The Human Right for a Dead Person’s Body To Be Respected, by Francisco Gomes de Matos
Recently, the media showed the body of a country’s ruler who had been killed. His face was a horror movie scene: covered with blood, disfigured. From a Human Rights perspective, there was a violation of a dead human being’s body. Why wasn’t that person’s body -- a corpse -- treated with dignity? Why were public anger, hate, indignation expressed so brutally, so shockingly? When will Humankind learn to respect the body of both living and dead persons?
When a dead person’s body is butchered, desecrated doesn’t human dignity die a little?

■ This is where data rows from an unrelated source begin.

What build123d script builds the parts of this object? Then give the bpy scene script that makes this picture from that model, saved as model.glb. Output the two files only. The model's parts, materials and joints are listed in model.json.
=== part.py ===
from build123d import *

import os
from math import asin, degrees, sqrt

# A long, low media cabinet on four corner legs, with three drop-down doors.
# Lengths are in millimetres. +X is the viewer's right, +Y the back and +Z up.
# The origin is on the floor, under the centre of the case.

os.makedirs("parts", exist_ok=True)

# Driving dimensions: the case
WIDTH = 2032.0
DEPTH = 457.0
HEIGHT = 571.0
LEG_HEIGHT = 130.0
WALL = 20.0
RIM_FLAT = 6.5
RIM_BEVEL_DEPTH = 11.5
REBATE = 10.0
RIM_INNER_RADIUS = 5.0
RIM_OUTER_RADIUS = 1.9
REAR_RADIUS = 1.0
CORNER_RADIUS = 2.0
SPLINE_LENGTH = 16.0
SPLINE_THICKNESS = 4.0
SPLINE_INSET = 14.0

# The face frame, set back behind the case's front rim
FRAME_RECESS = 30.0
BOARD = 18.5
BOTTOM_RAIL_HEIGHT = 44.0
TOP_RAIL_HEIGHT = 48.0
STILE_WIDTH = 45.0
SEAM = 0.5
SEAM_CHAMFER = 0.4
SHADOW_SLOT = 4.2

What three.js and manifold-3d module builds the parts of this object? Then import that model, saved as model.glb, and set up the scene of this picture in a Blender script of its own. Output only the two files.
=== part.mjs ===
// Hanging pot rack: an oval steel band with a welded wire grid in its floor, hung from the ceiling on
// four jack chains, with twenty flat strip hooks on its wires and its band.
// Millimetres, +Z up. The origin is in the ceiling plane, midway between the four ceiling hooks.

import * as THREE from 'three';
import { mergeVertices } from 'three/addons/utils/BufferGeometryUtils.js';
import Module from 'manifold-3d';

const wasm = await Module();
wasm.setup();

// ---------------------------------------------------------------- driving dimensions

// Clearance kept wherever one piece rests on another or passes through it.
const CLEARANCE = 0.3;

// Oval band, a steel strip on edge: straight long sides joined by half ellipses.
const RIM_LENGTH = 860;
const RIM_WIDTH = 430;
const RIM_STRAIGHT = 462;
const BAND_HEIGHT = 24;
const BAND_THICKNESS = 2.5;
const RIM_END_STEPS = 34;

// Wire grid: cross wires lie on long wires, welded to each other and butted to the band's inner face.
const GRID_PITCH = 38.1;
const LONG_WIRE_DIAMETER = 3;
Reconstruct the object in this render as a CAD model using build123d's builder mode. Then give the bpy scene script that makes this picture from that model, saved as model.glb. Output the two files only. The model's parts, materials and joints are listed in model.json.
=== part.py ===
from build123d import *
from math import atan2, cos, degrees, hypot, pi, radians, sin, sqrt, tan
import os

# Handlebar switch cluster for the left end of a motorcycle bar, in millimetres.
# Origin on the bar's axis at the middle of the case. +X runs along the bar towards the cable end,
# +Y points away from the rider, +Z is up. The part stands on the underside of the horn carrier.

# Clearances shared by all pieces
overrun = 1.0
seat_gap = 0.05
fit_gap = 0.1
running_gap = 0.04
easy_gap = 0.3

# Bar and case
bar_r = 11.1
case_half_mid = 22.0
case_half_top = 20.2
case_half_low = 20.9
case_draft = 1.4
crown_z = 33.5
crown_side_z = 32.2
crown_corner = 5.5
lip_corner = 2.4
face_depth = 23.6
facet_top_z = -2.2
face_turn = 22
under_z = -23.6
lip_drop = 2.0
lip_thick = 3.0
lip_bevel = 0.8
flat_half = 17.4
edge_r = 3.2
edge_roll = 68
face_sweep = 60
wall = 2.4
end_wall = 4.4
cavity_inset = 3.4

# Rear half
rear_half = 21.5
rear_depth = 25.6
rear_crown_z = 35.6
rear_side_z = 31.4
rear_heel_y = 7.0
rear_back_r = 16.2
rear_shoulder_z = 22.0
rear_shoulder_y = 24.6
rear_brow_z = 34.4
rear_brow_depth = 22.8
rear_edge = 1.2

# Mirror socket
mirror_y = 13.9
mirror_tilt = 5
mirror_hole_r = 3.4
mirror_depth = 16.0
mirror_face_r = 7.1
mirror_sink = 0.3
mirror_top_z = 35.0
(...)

Why was revenge used as a pretext for deforming a person’s face? What lessons can be drawn from such public actions? What do we learn about relational INdignity?
May this also be a plea for dehumanizing scenes such as those seen recently on visual/printed me not to be shown -- how will they impact on children, for instance? --and, more importantly, not to take place anywhere. The right to public protest should be dignified, humanized. Will that come true, will it make all of Humankind worthy of the identity "human being"?
As a peace linguist, I see the concept HUMAN as part of a semantic family: HUMANE, HUMANIST, HUMANITY, HUMANITIES, HUMANIZE, HUMANIZATION, HUMANITARIAN, .... HUMANIZER!